>> Begin
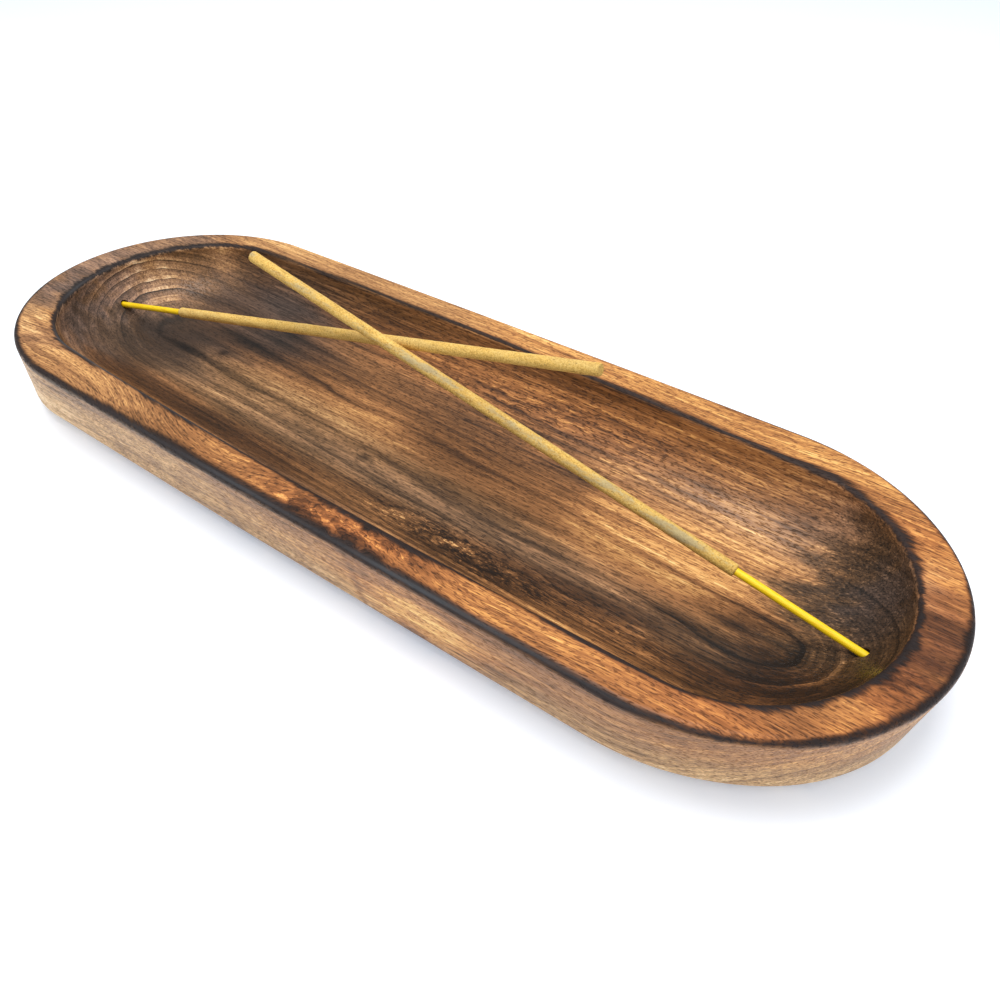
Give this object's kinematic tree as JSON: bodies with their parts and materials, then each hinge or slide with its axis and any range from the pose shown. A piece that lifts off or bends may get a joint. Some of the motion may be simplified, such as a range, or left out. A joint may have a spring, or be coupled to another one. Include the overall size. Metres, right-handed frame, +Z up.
{
  "type": "incense burner",
  "caption": "Long oval carved wooden tray with a concave well and a slanted hole in each end wall, holding incense sticks that cross above it.",
  "frame": {"origin": "centre of the tray's flat underside, on the surface that it stands on", "axes": "+X along the tray towards its right-hand hole, +Y across it towards the far side, +Z up"},
  "size_m": [0.3, 0.1046, 0.0592],
  "materials": {
    "carved_wood": "satin",
    "dyed_bamboo": "satin",
    "incense_paste": "matte"
  },
  "bodies": {
    "tray": {"tray": "carved_wood"},
    "left_stick": {"left_bamboo_core": "dyed_bamboo", "left_incense_coat": "incense_paste"},
    "right_stick": {"right_bamboo_core": "dyed_bamboo", "right_incense_coat": "incense_paste"}
  },
  "joints": [
    {"name": "left_stick_pull", "type": "slide", "parent": "tray", "child": "left_stick", "axis": [0.9758, 0.0324, 0.2164], "range_m": [0, 0.075]},
    {"name": "right_stick_pull", "type": "slide", "parent": "tray", "child": "right_stick", "axis": [-0.9763, -0.0068, 0.2164], "range_m": [0, 0.075]}
  ]
}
>> End
* **PROMPT**
Print again each line of the listing above, exactly as it appears.

* **FULL ANSWER**
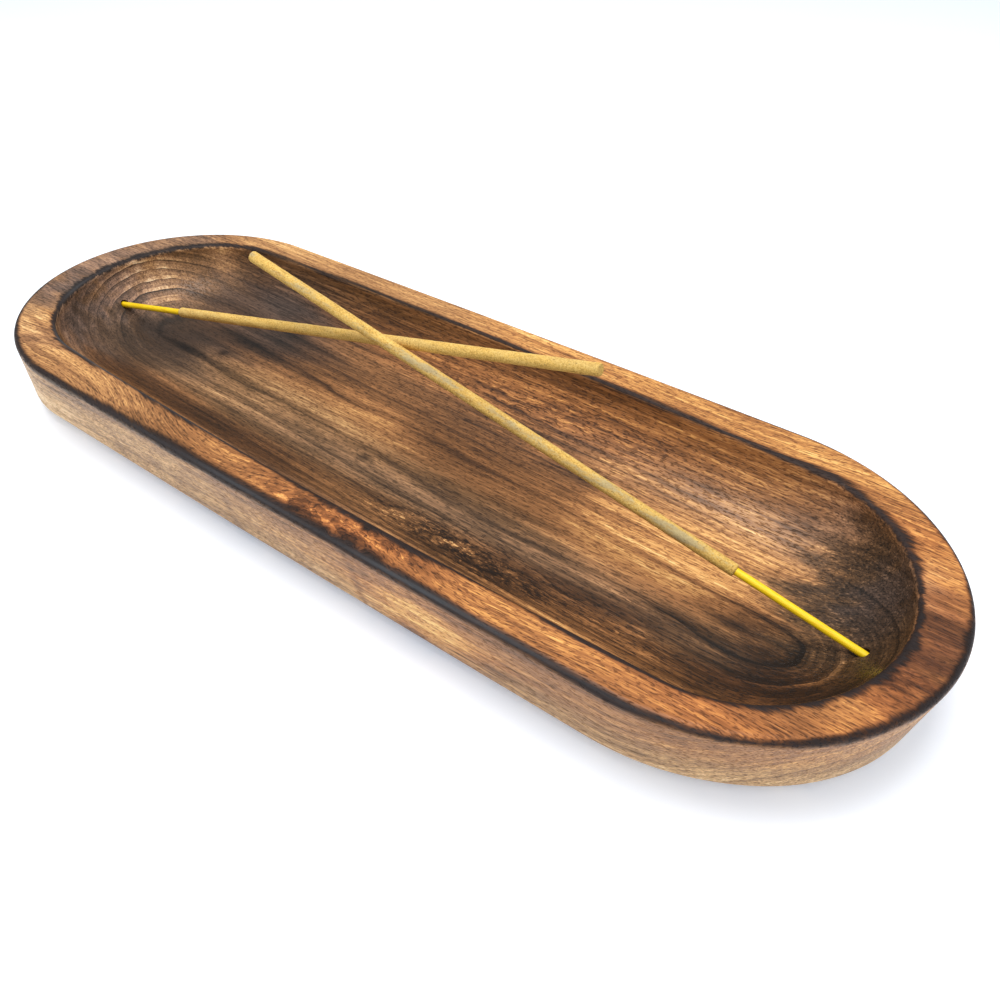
Give this object's kinematic tree as JSON: bodies with their parts and materials, then each hinge or slide with its axis and any range from the pose shown. A piece that lifts off or bends may get a joint. Some of the motion may be simplified, such as a range, or left out. A joint may have a spring, or be coupled to another one. Include the overall size. Metres, right-handed frame, +Z up.
{
  "type": "incense burner",
  "caption": "Long oval carved wooden tray with a concave well and a slanted hole in each end wall, holding incense sticks that cross above it.",
  "frame": {"origin": "centre of the tray's flat underside, on the surface that it stands on", "axes": "+X along the tray towards its right-hand hole, +Y across it towards the far side, +Z up"},
  "size_m": [0.3, 0.1046, 0.0592],
  "materials": {
    "carved_wood": "satin",
    "dyed_bamboo": "satin",
    "incense_paste": "matte"
  },
  "bodies": {
    "tray": {"tray": "carved_wood"},
    "left_stick": {"left_bamboo_core": "dyed_bamboo", "left_incense_coat": "incense_paste"},
    "right_stick": {"right_bamboo_core": "dyed_bamboo", "right_incense_coat": "incense_paste"}
  },
  "joints": [
    {"name": "left_stick_pull", "type": "slide", "parent": "tray", "child": "left_stick", "axis": [0.9758, 0.0324, 0.2164], "range_m": [0, 0.075]},
    {"name": "right_stick_pull", "type": "slide", "parent": "tray", "child": "right_stick", "axis": [-0.9763, -0.0068, 0.2164], "range_m": [0, 0.075]}
  ]
}